Are There Prepayment Penalties with an SBA 504 Loan?

Prepayment Penalties and SBA 504 Loans

Consumers have received greater protection against prepayment penalties on mortgage loans in the past few years. However, the same protections do not extend to small business owners. The simple answer to the question of whether or not there are prepayment penalties with an SBA 504 loan is yes, there are. However, it’s not actually quite so clear cut.

What is a prepayment penalty? Simply put, it is a fee that is charged to the borrower in the event that they pay off their loan before the term is up. It is a way of guaranteeing a specific amount of profit for the lender (or fees for the SBA) if the loan is paid off early and they do not receive the expected amount of interest. So, how much might you expect to pay if you were able to get out of your loan early?

According to the SBA, the prepayment penalty begins at 3% of the loan’s value in the first year, and then drops with each consecutive year, eventually reaching 0% in the 11th year (and all subsequent years). The example chart below shows how your penalty declines over time. Note that the prepayment percentage will vary based on the debenture rate for your loan/bond.

  • Year 1 – 3.00%

  • Year 2 – 2.70%

  • Year 3 – 2.40%

  • Year 4 – 2.10%

  • Year 5 – 1.80%

  • Year 6 – 1.50%

  • Year 7 – 1.20%

  • Year 8 – .90%

  • Year 9 – .60%

  • Year 10 – .30%

  • Year 11 – 20 – 0.00%

How does that affect you? Well, suppose you took out a loan for $2 million, and were able to repay that loan within three years, rather than the 20 years originally assigned. In that case, you would have to pay $48,000 on top of the loan amount and other associated fees. The same loan would cost you just $6,000 if you paid it off in year 10 rather than year three. 10-year term loans also have an accelerated declination of their penalty, with $0 penalty after year five.

The example above is rather simplistic. Your penalty will be different. It is actually calculated on the loan debenture rate, with the full debenture rate equaling the maximum prepayment penalty.

Can the Prepayment Penalty on an SBA 504 Loan Be Waived?

No, there is no way to waive the prepayment penalty on an SBA 504 loan. However, there are ways to avoid paying it altogether that do not require it to be waived. These are as follows:

  • Keep Paying on the Loan: While it might not be ideal, one of the simplest ways to avoid paying a prepayment penalty is to simply pay on the loan until its maturity date. Understand that prepayment penalties only pertain if you pay the loan off early. If you do not pay it off early, there are no penalties to worry about. Yes, this does mean paying interest, but it may be more affordable than the prepayment penalty, or at least allow you greater liquidity during the loan’s life.
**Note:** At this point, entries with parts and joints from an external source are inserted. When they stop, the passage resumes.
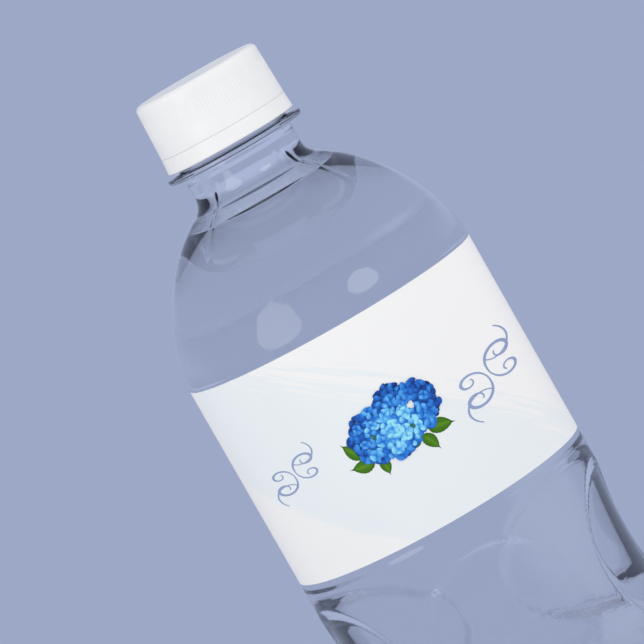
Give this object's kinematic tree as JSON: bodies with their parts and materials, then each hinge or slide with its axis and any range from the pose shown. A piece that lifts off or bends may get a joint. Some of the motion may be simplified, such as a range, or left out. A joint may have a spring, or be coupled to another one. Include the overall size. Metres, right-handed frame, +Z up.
{
  "type": "water bottle",
  "caption": "Clear full drinking-water bottle with a domed shoulder, pressed grip dimples, a screw cap over a tamper band and a printed wrap-around label.",
  "frame": {"origin": "centre of the foot, on the surface that the bottle stands on", "axes": "+Z up along the bottle's axis to the cap; -Y towards the front, where one grip dimple and the label's flowers are; +X to the right of the front"},
  "size_m": [0.0678, 0.0679, 0.1897],
  "materials": {
    "clear_plastic": "gloss",
    "water": "gloss",
    "white_plastic": "satin",
    "liner_foam": "matte",
    "label_film": "satin"
  },
  "bodies": {
    "bottle": {"bottle": "clear_plastic", "tamper_band": "white_plastic", "label": "label_film", "water": "water"},
    "liner": {"cap_liner": "liner_foam"},
    "cap": {"cap": "white_plastic"}
  },
  "joints": [
    {"name": "cap_rise", "type": "slide", "parent": "bottle", "child": "liner", "axis": [0, 0, 1], "range_m": [0, 0.0041]},
    {"name": "cap_turn", "type": "hinge", "parent": "liner", "child": "cap", "pos_m": [0, 0, 0.178], "axis": [0, 0, 1], "range_deg": [0, 540]}
  ],
  "couplings": [
    {"joint": "cap_rise", "follows": "cap_turn", "m_per_rad": 0.00042972}
  ]
}
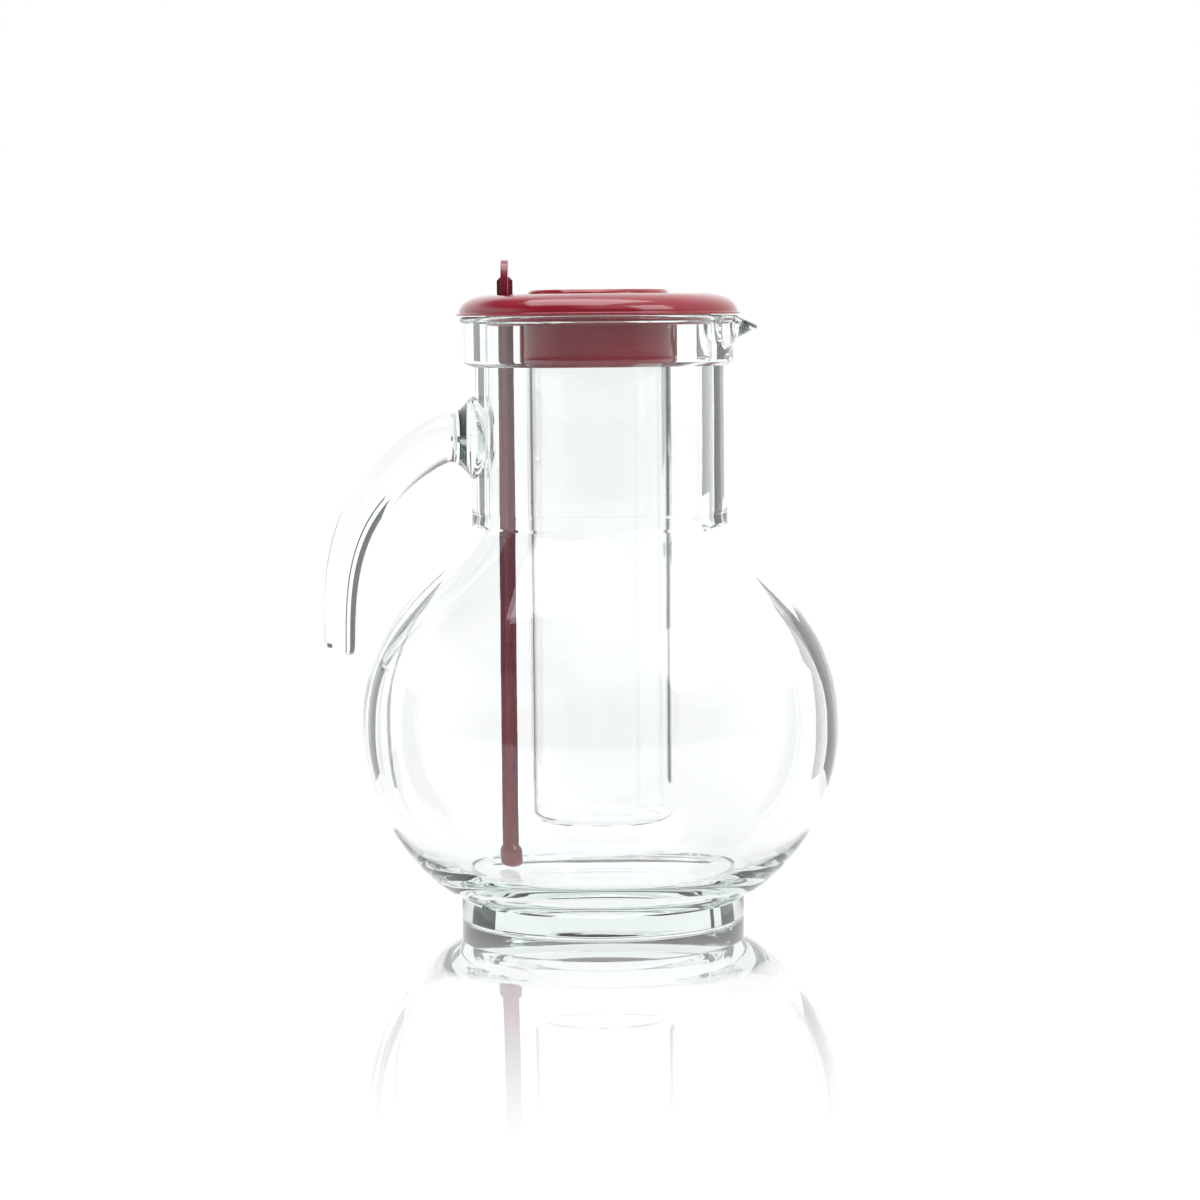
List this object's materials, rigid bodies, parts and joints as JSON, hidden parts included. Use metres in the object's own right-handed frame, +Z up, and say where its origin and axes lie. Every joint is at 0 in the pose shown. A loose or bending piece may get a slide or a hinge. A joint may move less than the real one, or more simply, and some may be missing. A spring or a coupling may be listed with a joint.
{
  "type": "juice carafe",
  "caption": "Ball-shaped glass jug with an open curved handle, pouring lip and plastic lid that carries an ice tube with its cap and a stirrer.",
  "frame": {"origin": "centre of the foot's flat underside, on the surface that the jug stands on", "axes": "+Z up along the jug's axis, +X towards the pouring lip, the handle on the -X side, +Y to the left of someone looking along +X"},
  "size_m": [0.1904, 0.1764, 0.2421],
  "materials": {
    "jug_glass": "clear fire-polished soda-lime glass, faintly wavy, grey-green at the edges",
    "lid_plastic": "glossy moulded red polypropylene",
    "tube_plastic": "clear moulded polystyrene, slightly less bright than the glass"
  },
  "bodies": {
    "jug": {"jug_body": "jug_glass", "jug_handle": "jug_glass"},
    "lid": {"lid": "lid_plastic"},
    "ice_tube": {"ice_tube": "tube_plastic"},
    "ice_tube_cap": {"ice_tube_cap": "lid_plastic"},
    "stirrer": {"stirrer": "lid_plastic"}
  },
  "joints": [
    {"name": "lid_lift", "type": "slide", "parent": "jug", "child": "lid", "axis": [0, 0, 1], "range_m": [0, 0.21]},
    {"name": "ice_tube_lift", "type": "slide", "parent": "lid", "child": "ice_tube", "axis": [0, 0, 1], "range_m": [0, 0.2]},
    {"name": "cap_lift", "type": "slide", "parent": "ice_tube", "child": "ice_tube_cap", "axis": [0, 0, 1], "range_m": [0, 0.03]},
    {"name": "stirrer_lift", "type": "slide", "parent": "lid", "child": "stirrer", "axis": [0, 0, 1], "range_m": [0, 0.22]}
  ]
}
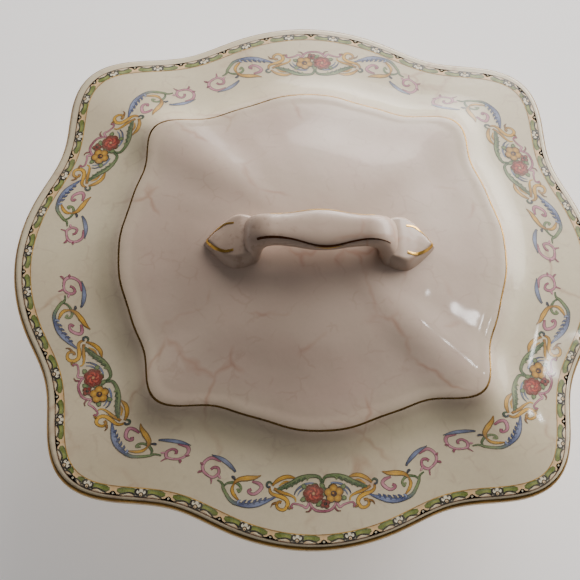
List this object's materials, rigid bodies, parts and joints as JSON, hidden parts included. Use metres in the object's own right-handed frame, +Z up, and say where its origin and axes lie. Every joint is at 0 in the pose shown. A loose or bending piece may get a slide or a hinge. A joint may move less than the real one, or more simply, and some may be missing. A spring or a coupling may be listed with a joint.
{
  "type": "covered butter dish",
  "caption": "Square covered butter dish with serpentine sides, a pierced drainer inside and a flanged lid lifted by a bar handle.",
  "frame": {"origin": "centre of the foot ring's footprint, on the table", "axes": "+Z up, the direction the lid lifts; X along the bar handle; Y across it"},
  "size_m": [0.1882, 0.1914, 0.0666],
  "materials": {
    "dish_glaze": "ivory lead glaze over earthenware, opaque",
    "drainer_glaze": "ivory lead glaze over earthenware, opaque",
    "lid_glaze": "ivory lead glaze over earthenware, opaque, gilt and printed decoration",
    "handle_glaze": "ivory lead glaze over earthenware, opaque, gilt lines"
  },
  "bodies": {
    "dish": {"base_dish": "dish_glaze"},
    "drainer_body": {"drainer": "drainer_glaze"},
    "lid": {"lid_shell": "lid_glaze", "lid_handle": "handle_glaze"}
  },
  "joints": [
    {"name": "lid_lift", "type": "slide", "parent": "dish", "child": "lid", "axis": [0, 0, 1], "range_m": [0, 0.15]},
    {"name": "drainer_lift", "type": "slide", "parent": "dish", "child": "drainer_body", "axis": [0, 0, 1], "range_m": [0, 0.01]}
  ]
}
  • Refinance: Technically, a 504 loan is actually two different loans. The CDC funded part of the loan, but a conventional lender funded the remainder. You may be able to refinance the first position loan (conventional) and the SBA would be required to subordinate to that loan, allowing you to keep your 504 in place but allowing you to take advantage of lower rates or better options, while avoiding prepayment penalties altogether.

  • Assumed: Finally, you may be able to offload the loan to someone else. SBA 504 loans are assumable (more on this later). You could choose to sell the equipment or real estate securing the loan for the amount of equity you have in them, and the new buyer, assuming they qualify, would be able to simply assume the payments in your place. When this happens, you get out from under any potential prepayment penalty, but the buyer is also able to avoid prepayment penalties, as they are eliminated in the case of an assumed loan.